Об Асе писать Вам не буду, она сама Вам пишет, пускай о себе и рассказывает. Она теперь долго хворала, месяца 2, было воспаление слепой кишки, теперь поправляется.

Очень надеюсь, что получим от Вас длинное и подробное письмо с описанием Вашего путешествия и Вашей личной судьбы, связанной конечно с судьбой «Fram'а». Мне это очень хотелось бы знать возможно подробнее. Всякая мелочь меня тут заинтересует, и я буду Вам чрезвычайно благодарен за детальное послание. Пишите по адресу: Москва, Варварка, 16, Т-во Романовской льняной мануфактуры (Romanoff Flax… C°), мне, хотя дойдёт письмо, конечно, и по Романовскому адресу. Я охотно поменялся бы, однако, с Вами местами, посмотрел бы я на Вас в серой шинели. Пока я её не сниму, я не сделаюсь снова человеком и ко мне не вернётся прежнее настроение. Сейчас оно прескверное. Но пока надо кончать. Передайте мой искренний привет Amundsen'y, Preastrud'y и Hjeartsen'y[294]. Амунд. мои лучшие пожелания.

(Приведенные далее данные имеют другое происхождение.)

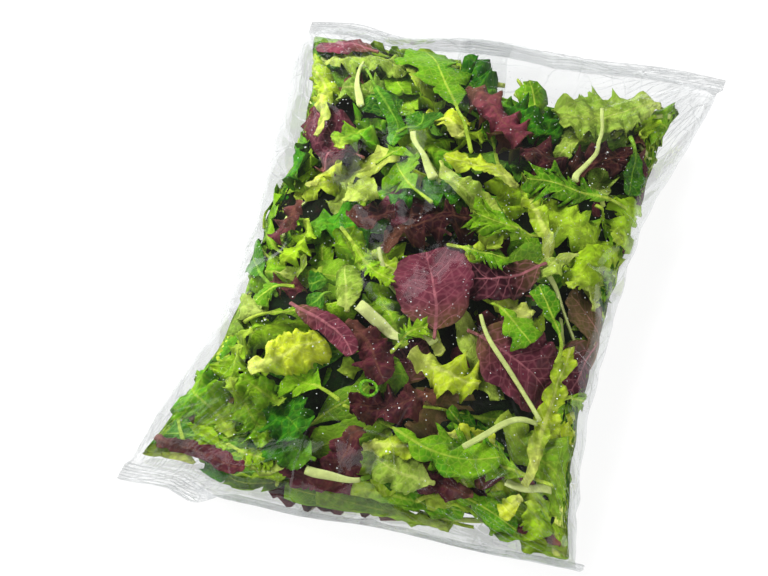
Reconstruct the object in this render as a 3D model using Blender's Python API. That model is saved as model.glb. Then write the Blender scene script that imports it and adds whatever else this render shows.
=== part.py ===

От всего сердца желаю ему довести до конца своё дело и вернуться увенчанным славой. Хотелось бы снова увидеть «Fram» и его mannskab[295]. Я теперь тоскую по Норвегии как по родине. Это единственная страна, где я чувствовал себя человеком, где мне всё было родным. Но всего лучшего. От души желаю Вам успеха и всего лучшего. Жду письма. Крепко жму руку. Ваш Ф. Классен.